Items from a dataset:
• • • •
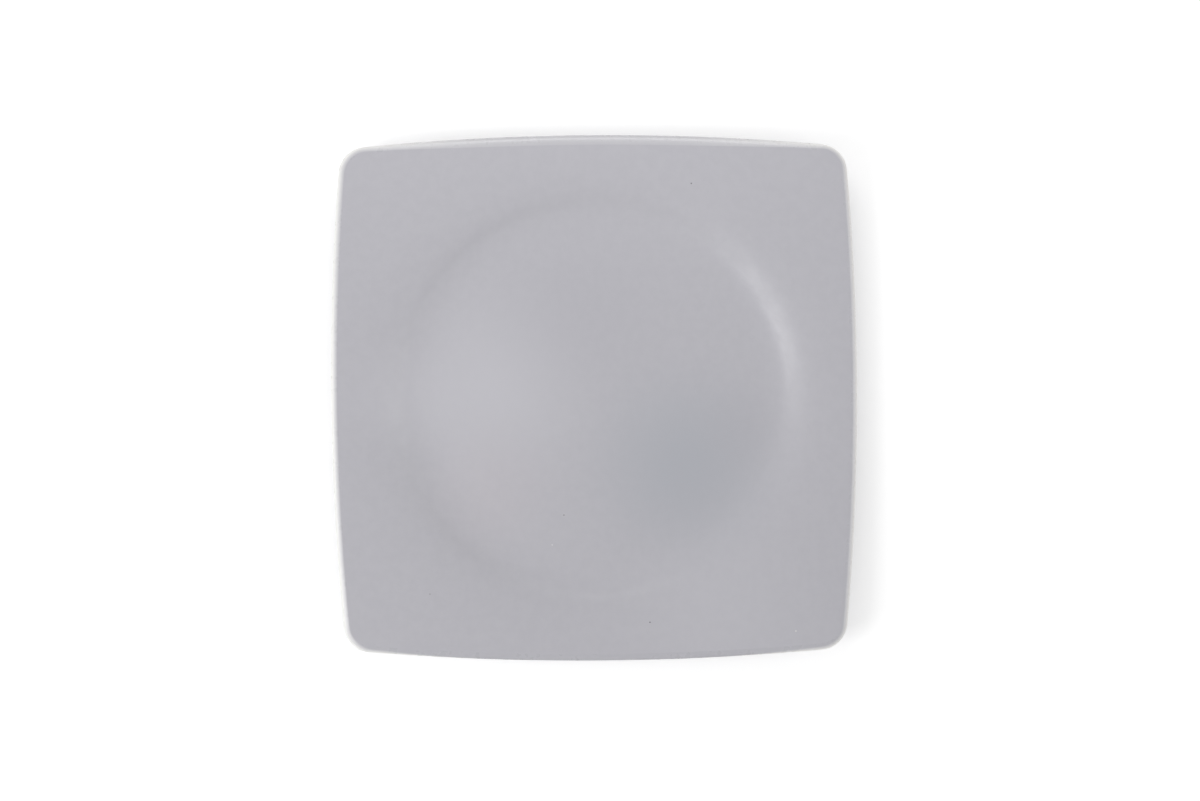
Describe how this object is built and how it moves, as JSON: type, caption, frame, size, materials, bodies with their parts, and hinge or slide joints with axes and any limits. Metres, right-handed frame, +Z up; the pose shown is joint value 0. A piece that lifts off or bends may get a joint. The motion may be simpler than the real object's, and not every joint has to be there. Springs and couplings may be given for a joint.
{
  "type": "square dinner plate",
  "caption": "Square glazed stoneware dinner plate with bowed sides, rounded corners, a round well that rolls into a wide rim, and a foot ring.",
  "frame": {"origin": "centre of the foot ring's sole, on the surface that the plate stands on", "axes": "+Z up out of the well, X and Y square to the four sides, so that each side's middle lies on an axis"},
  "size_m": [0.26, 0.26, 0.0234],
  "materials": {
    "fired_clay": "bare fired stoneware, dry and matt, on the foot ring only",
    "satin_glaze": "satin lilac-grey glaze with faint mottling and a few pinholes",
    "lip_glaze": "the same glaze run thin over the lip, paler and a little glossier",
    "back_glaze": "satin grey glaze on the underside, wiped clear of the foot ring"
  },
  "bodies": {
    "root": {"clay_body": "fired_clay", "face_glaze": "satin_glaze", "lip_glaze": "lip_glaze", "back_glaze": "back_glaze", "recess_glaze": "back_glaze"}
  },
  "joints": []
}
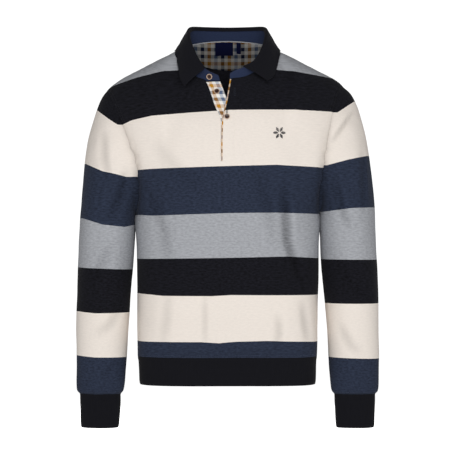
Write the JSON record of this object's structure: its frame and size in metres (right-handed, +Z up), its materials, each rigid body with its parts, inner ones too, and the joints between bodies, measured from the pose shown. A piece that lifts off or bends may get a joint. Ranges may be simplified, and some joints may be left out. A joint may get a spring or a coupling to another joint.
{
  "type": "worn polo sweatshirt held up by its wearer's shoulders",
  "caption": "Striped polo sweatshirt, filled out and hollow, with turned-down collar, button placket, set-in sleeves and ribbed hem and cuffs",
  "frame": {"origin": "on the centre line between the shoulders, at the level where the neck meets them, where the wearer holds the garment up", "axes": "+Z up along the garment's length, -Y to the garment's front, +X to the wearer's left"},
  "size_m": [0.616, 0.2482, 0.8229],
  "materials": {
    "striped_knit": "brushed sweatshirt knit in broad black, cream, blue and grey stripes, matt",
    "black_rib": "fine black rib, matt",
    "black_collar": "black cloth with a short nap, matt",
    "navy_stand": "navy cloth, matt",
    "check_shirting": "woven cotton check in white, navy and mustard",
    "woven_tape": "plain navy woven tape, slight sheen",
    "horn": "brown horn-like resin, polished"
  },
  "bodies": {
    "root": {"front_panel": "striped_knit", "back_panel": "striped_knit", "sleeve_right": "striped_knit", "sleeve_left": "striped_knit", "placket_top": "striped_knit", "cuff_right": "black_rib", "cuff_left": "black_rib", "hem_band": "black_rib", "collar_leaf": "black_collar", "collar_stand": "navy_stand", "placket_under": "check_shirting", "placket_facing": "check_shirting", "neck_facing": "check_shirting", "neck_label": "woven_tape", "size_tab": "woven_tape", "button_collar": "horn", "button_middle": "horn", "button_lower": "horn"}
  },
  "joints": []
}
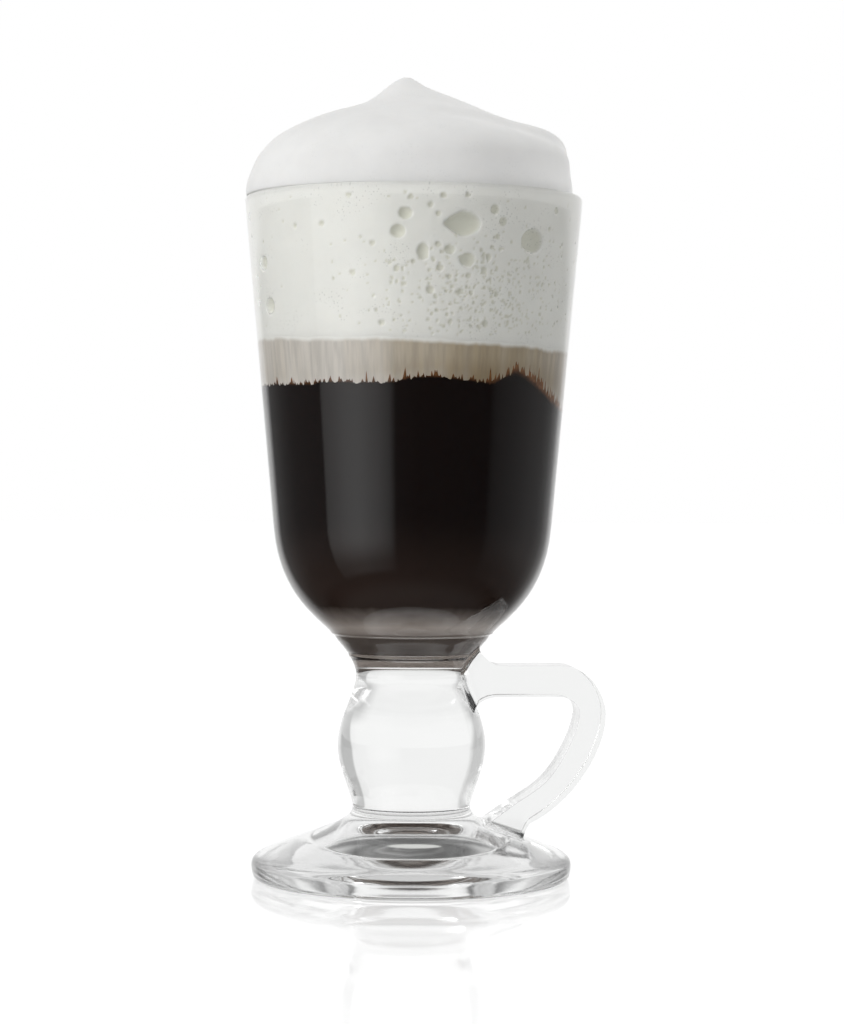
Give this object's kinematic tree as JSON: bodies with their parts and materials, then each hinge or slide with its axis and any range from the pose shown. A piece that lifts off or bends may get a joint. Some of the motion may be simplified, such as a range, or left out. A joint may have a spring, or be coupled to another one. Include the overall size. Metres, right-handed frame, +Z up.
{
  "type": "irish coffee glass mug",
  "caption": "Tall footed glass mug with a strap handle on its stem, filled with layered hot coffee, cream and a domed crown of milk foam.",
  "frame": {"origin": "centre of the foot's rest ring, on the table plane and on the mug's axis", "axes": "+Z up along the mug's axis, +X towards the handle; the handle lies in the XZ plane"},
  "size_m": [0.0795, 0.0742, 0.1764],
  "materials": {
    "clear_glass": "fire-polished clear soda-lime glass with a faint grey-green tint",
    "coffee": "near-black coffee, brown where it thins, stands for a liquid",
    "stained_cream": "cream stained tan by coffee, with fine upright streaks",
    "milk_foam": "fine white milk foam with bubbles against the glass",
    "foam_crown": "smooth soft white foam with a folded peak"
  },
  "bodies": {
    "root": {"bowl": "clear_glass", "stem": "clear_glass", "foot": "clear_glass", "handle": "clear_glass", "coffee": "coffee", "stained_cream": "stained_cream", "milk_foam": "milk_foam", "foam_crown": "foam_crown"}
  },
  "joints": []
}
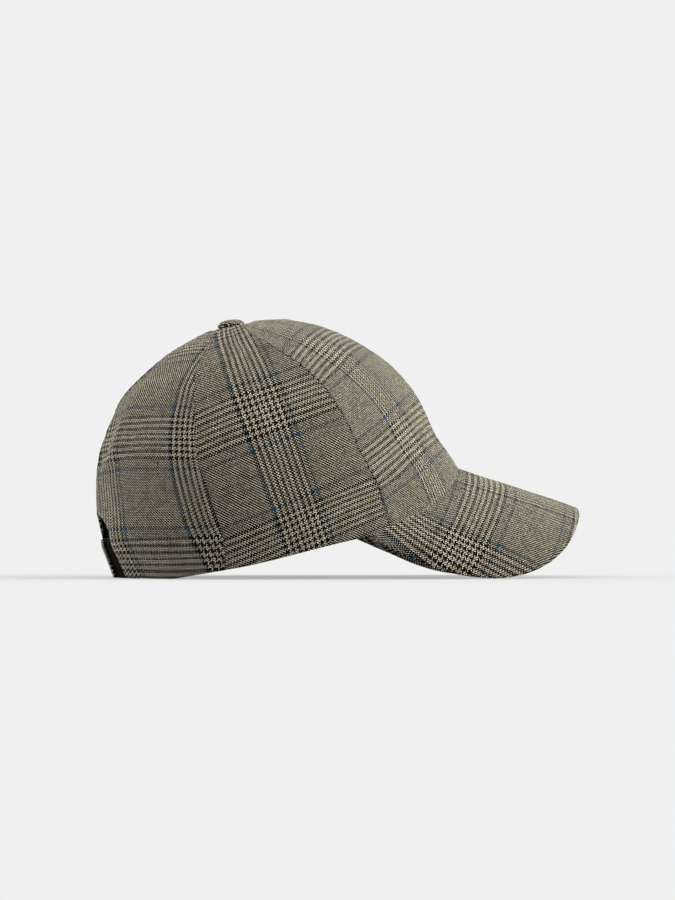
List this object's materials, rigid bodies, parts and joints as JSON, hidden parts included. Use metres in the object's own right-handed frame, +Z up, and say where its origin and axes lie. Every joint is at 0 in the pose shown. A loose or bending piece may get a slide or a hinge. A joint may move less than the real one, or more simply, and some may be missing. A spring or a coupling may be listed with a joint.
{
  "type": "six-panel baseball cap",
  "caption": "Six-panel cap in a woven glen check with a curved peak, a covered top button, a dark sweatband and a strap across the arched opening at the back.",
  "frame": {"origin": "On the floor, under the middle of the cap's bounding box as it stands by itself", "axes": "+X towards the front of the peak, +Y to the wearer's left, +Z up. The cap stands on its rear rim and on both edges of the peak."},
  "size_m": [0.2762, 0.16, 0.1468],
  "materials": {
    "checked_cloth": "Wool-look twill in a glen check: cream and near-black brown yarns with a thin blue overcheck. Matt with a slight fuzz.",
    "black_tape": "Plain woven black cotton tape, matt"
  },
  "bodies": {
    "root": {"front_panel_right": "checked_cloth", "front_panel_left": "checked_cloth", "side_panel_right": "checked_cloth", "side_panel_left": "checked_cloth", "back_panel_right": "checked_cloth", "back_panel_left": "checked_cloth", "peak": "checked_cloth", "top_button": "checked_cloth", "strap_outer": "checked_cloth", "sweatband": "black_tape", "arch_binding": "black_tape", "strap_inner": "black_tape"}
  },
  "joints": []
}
• • • •
| WHAT YOU WILL DO |
With both ends included, please retype exactly the lines from the line containing "List this object's" to the final line of the data.

| WRITTEN REPLY |
List this object's materials, rigid bodies, parts and joints as JSON, hidden parts included. Use metres in the object's own right-handed frame, +Z up, and say where its origin and axes lie. Every joint is at 0 in the pose shown. A loose or bending piece may get a slide or a hinge. A joint may move less than the real one, or more simply, and some may be missing. A spring or a coupling may be listed with a joint.
{
  "type": "six-panel baseball cap",
  "caption": "Six-panel cap in a woven glen check with a curved peak, a covered top button, a dark sweatband and a strap across the arched opening at the back.",
  "frame": {"origin": "On the floor, under the middle of the cap's bounding box as it stands by itself", "axes": "+X towards the front of the peak, +Y to the wearer's left, +Z up. The cap stands on its rear rim and on both edges of the peak."},
  "size_m": [0.2762, 0.16, 0.1468],
  "materials": {
    "checked_cloth": "Wool-look twill in a glen check: cream and near-black brown yarns with a thin blue overcheck. Matt with a slight fuzz.",
    "black_tape": "Plain woven black cotton tape, matt"
  },
  "bodies": {
    "root": {"front_panel_right": "checked_cloth", "front_panel_left": "checked_cloth", "side_panel_right": "checked_cloth", "side_panel_left": "checked_cloth", "back_panel_right": "checked_cloth", "back_panel_left": "checked_cloth", "peak": "checked_cloth", "top_button": "checked_cloth", "strap_outer": "checked_cloth", "sweatband": "black_tape", "arch_binding": "black_tape", "strap_inner": "black_tape"}
  },
  "joints": []
}